_DIRECTIONS:_ Your task is to write out the complete listing exactly as it is shown.

........

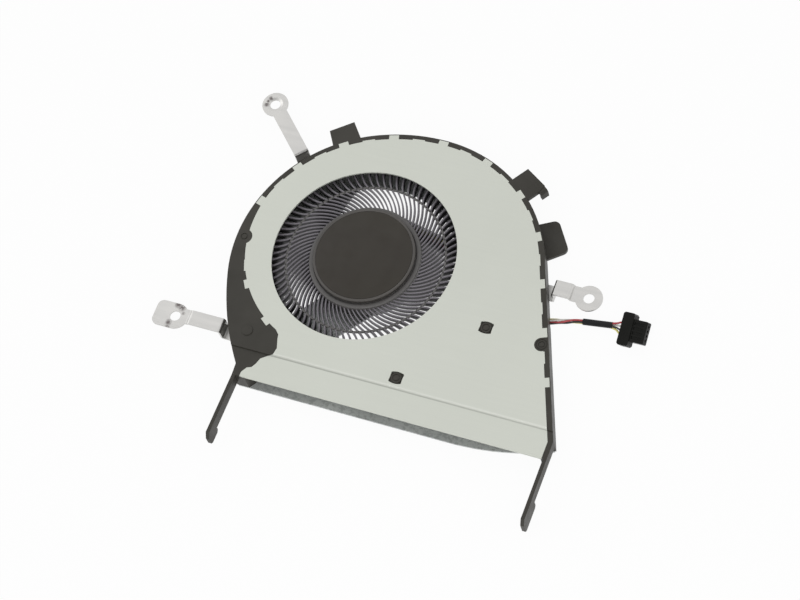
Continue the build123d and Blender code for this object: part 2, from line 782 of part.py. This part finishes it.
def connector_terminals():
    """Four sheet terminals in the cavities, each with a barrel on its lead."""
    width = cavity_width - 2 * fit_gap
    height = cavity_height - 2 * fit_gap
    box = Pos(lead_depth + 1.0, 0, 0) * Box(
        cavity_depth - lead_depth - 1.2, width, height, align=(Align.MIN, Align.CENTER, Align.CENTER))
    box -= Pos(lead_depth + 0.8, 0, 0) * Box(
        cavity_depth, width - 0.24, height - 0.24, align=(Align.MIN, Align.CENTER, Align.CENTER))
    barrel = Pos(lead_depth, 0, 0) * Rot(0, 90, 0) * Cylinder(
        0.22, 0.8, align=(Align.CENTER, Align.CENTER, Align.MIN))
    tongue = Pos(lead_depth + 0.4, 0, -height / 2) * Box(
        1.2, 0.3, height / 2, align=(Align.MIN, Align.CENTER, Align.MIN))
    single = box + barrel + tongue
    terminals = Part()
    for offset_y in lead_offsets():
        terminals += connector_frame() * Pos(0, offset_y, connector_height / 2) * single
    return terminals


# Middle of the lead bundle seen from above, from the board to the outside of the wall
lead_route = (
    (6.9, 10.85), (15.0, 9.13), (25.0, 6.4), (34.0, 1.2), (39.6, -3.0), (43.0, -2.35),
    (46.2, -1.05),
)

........

_SOLUTION FOR THIS EXERCISE:_
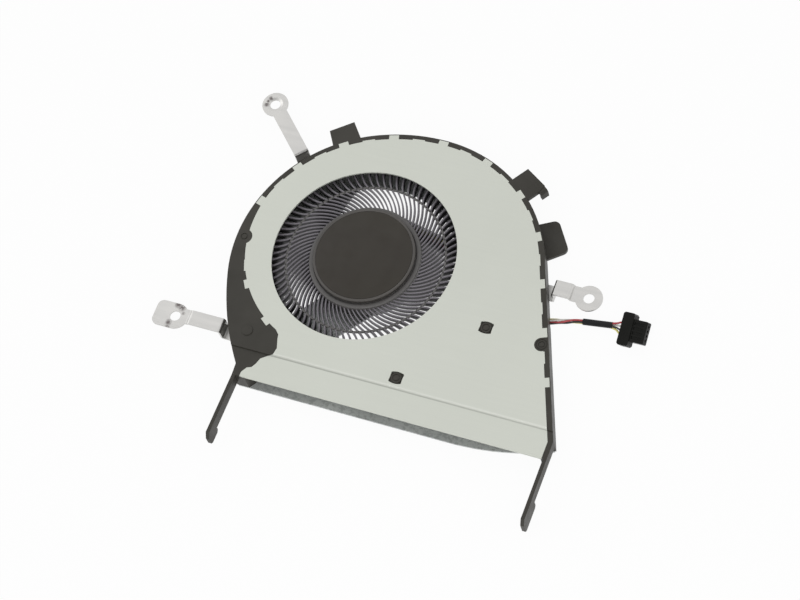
Continue the build123d and Blender code for this object: part 2, from line 782 of part.py. This part finishes it.
def connector_terminals():
    """Four sheet terminals in the cavities, each with a barrel on its lead."""
    width = cavity_width - 2 * fit_gap
    height = cavity_height - 2 * fit_gap
    box = Pos(lead_depth + 1.0, 0, 0) * Box(
        cavity_depth - lead_depth - 1.2, width, height, align=(Align.MIN, Align.CENTER, Align.CENTER))
    box -= Pos(lead_depth + 0.8, 0, 0) * Box(
        cavity_depth, width - 0.24, height - 0.24, align=(Align.MIN, Align.CENTER, Align.CENTER))
    barrel = Pos(lead_depth, 0, 0) * Rot(0, 90, 0) * Cylinder(
        0.22, 0.8, align=(Align.CENTER, Align.CENTER, Align.MIN))
    tongue = Pos(lead_depth + 0.4, 0, -height / 2) * Box(
        1.2, 0.3, height / 2, align=(Align.MIN, Align.CENTER, Align.MIN))
    single = box + barrel + tongue
    terminals = Part()
    for offset_y in lead_offsets():
        terminals += connector_frame() * Pos(0, offset_y, connector_height / 2) * single
    return terminals


# Middle of the lead bundle seen from above, from the board to the outside of the wall
lead_route = (
    (6.9, 10.85), (15.0, 9.13), (25.0, 6.4), (34.0, 1.2), (39.6, -3.0), (43.0, -2.35),
    (46.2, -1.05),
)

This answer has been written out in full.